Club 46: How Bob Golic built a storied career with his hometown team

Golic switched positions when he came to Cleveland and became a star for his hometown franchise

Bob Golic's favorite day with the Cleveland Browns was his first day.

Golic, whom the Browns acquired from the waiver wire after three seasons with the New England Patriots, was playing for his hometown team. He grew up in Cleveland and idolized Browns football, so when he arrived back home with a chance to play with an orange helmet, he wanted to make the most of it.

But to make it last, he needed to switch positions.

With the Patriots, Golic was a linebacker. He underperformed, however, as a second-round pick in 1979 and didn't record a sack while only starting 12 games. The Patriots cut him, and the Browns picked him up with a vision for him to play another position: defensive tackle.

"As I said many times, once my hands hit the ground, the mud never got off of them," he said. "They just stayed down."

Golic learned the position in a hurry. After recording four sacks in only six games in his first season in Cleveland in 1982, Golic became a defensive star. He started 91 games with the Browns over the next six years, recorded 10 sacks and became a run-stuffing stalwart for one of the most successful eras of Browns football. 

It was a dream come true for Golic, who had kept his Browns fandom even when he was with the Patriots — he admitted he was in attendance at Cleveland Municipal Stadium for the infamous "Red Right 88" playoff game even though he was still a member of the Patriots at the time.

Now, Golic was in Cleveland to carve a legacy for himself.

"I knew what Browns fans were like already," he said.

The Cleveland Browns Presents: Club 46 - player stories through generations of football

Golic was willing to do anything to make it work. That was the mentality he learned from his father, Bob, who pushed his sons to thrive in football and always compete. He trained Bob and his younger brother, Mike, on the fields at Willoughby Junior High School to push sleds and work on technique against a worn-down tackling dummy.

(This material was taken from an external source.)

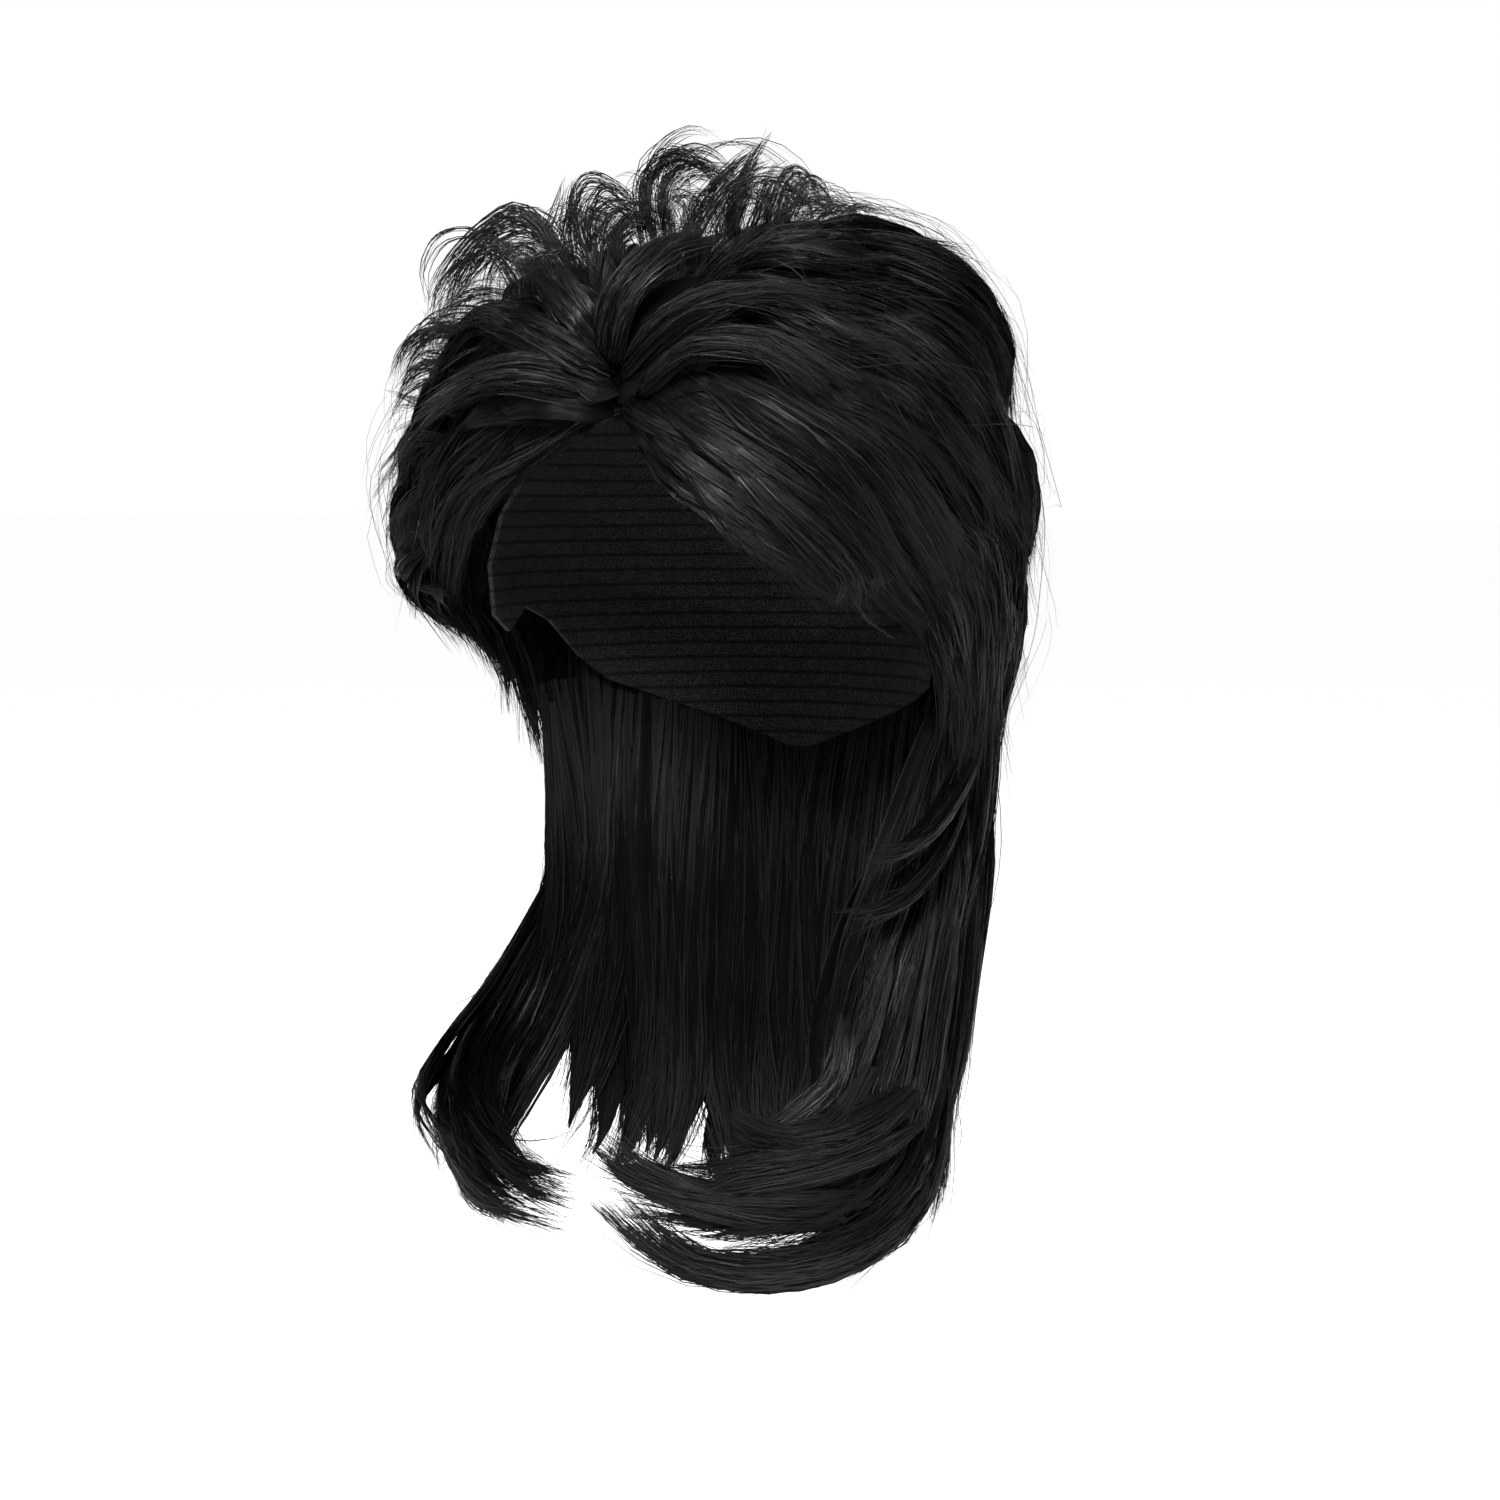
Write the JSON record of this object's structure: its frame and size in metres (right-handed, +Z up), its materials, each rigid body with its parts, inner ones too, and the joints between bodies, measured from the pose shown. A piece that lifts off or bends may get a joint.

He wanted his sons to master their stance and hands, but Bob, the son, was always training as a linebacker.

"He just wanted to get the basics," Golic said. "All my buddies were on the baseball field playing deer softball. And I'm on the football field with my dad, drills, conditioning, doing all these things."

Golic didn't take his first snaps at defensive tackle until he joined the Browns, but he slowly — and unknowingly — began to learn the position in his youth. He was a high school and college wrestler and was equally talented on the mats as he was on the gridiron. Michigan, Ohio State, Virginia, Purdue, Alabama and Notre Dame were all recruiting Golic for their football programs, but he wanted to continue his wrestling career, too.

So he picked Notre Dame, where he built a formidable career as a linebacker and ascended to one of the best wrestlers in the country. His wrestling career, of course, came to an end when the Patriots selected him in the NFL draft. But the technique of the sport — using legs for solid leverage and mastering hand placement — is similar to how a defensive lineman operates at the line of scrimmage.

The correlation all came together for Golic when he arrived in Cleveland. A few coaching personnel remembered Golic as one of the state best wrestlers — he won a heavyweight state championship in 1975 at St. Joseph's High School — and wanted to try him out at the line of scrimmage.

Their prediction proved to be perfect.

"They said wrestling's strength and balance and leverage and control," he said, " which is, I guess, what a nose tackle does." 

Golic was a natural at the defensive line for 11 seasons, seven of which were spent with the Browns and included five trips to the playoffs. His final four seasons were spent in Oakland before he retired in 1992, but Golic's legacy has always remained in Cleveland and Northeast Ohio, where he lives today and is a talk show radio host and football analyst. 

But as he looks back on his football career, no day was better than the first day. He was back home, and a bright, legendary career was ahead of him.

"Being born and raised in Cleveland and being a Browns fan all my life and then coming and playing for the Browns," he said, "It was nice."